* YOUR OBJECTIVE: Only lines holding the string "into" are wanted; copy each one from the material.

────

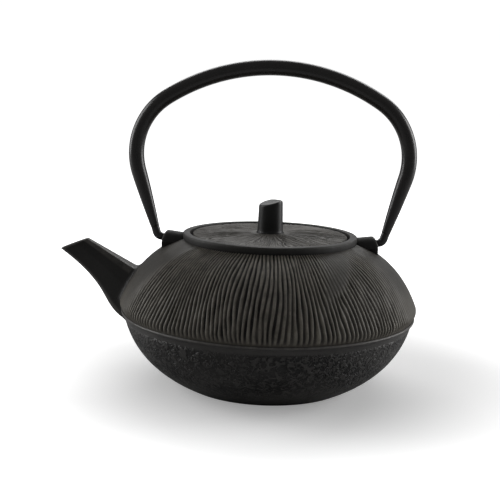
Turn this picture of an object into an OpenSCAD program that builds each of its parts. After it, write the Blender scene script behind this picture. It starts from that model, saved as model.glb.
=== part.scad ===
// Cast iron teapot with a swinging bail, a lift-off lid and a steel infuser.
// Millimetres. Origin at the centre of the foot, +Z up, spout towards -X, bail hinge along X.

/* [Body] */
// Widest diameter, at the belly
belly_d = 165; // [140:1:200]
// Height of the widest line above the foot
belly_z = 46; // [38:0.5:52]
// Height of the mouth collar's top
rim_z = 84; // [76:0.5:100]
// Diameter of the flat foot
foot_d = 94; // [70:1:110]
// Thickness of the cast wall
wall = 3.2; // [2.4:0.1:4]
// Thickness of the floor
floor_t = 3.6; // [2.6:0.1:5]
// Radius of the rounded edge at the belly
belly_edge_r = 4.4; // [2.5:0.1:5.5]
// How far the parting fin stands out
fin_r = 0.8; // [0.4:0.1:1.2]

/* [Mouth] */
// Outer diameter of the collar
collar_d = 97; // [90:0.5:106]
// Height of the collar above the shoulder
collar_h = 4; // [2:0.1:6]
// Diameter of the recess that the lid drops into
seat_d = 88.8; // [84:0.1:92]
// Depth of that recess
seat_depth = 4.2; // [3.4:0.1:6]
// Diameter of the hole below the recess
mouth_d = 80.4; // [70:0.1:82]
// Thickness of the ledge around that hole
ledge_t = 3; // [2:0.1:4]

/* [Ears] */
// Distance from the pot's axis to an ear's outer end
ear_reach = 59.8; // [57:0.2:66]
// Width of an ear
ear_w = 12.4; // [9:0.1:16]
// Height of the bail's hinge axis below the rim
hinge_drop = 3.5; // [2.5:0.1:5]
// Iron above the hinge axis at an ear's outer end
ear_crown = 3.7; // [3:0.1:5]
// Upward tilt of an ear, in degrees
ear_tilt = 7; // [0:1:12]

/* [Spout] */
// Distance from the pot's axis to the pouring lip
spout_reach = 116.7; // [110:0.1:125]
// Height of the pouring lip
lip_z = 72; // [64:0.1:78]
// Length of the slanted mouth, along X
mouth_cut_x = 15; // [10:0.1:18]
// Rise of the slanted mouth
mouth_cut_z = 6; // [4:0.1:9]
// Downward slope of the top edge, in degrees
spout_slope = 30; // [24:0.5:34]
// Height where the underside joins the bowl
spout_root_z = 33.5; // [27:0.5:36]
// Width at the pouring lip
spout_tip_w = 6.4; // [6:0.1:10]
// Width where it joins the pot
spout_root_w = 24; // [18:0.5:30]
// Thickness of the spout's wall
spout_wall = 2.1; // [1.6:0.1:3]

/* [Lid] */
// Gap around the lid
lid_gap = 0.6; // [0.3:0.1:1]
// Thickness at the edge
lid_t = 3; // [2.4:0.1:4]
// Rise of the top towards the middle
lid_rise = 1; // [0:0.1:3]
// Height of the skirt under the lid
skirt_h = 6; // [3:0.5:10]
// Thickness of the skirt
skirt_t = 2.2; // [1.6:0.1:3]
// Gap between the skirt and the infuser
skirt_gap = 0.8; // [0.5:0.1:1.5]
// Diameter of the vent
vent_d = 2.4; // [1.6:0.1:3]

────

* REPLY TO THE TASK:
Turn this picture of an object into an OpenSCAD program that builds each of its parts. After it, write the Blender scene script behind this picture. It starts from that model, saved as model.glb.
// Diameter of the recess that the lid drops into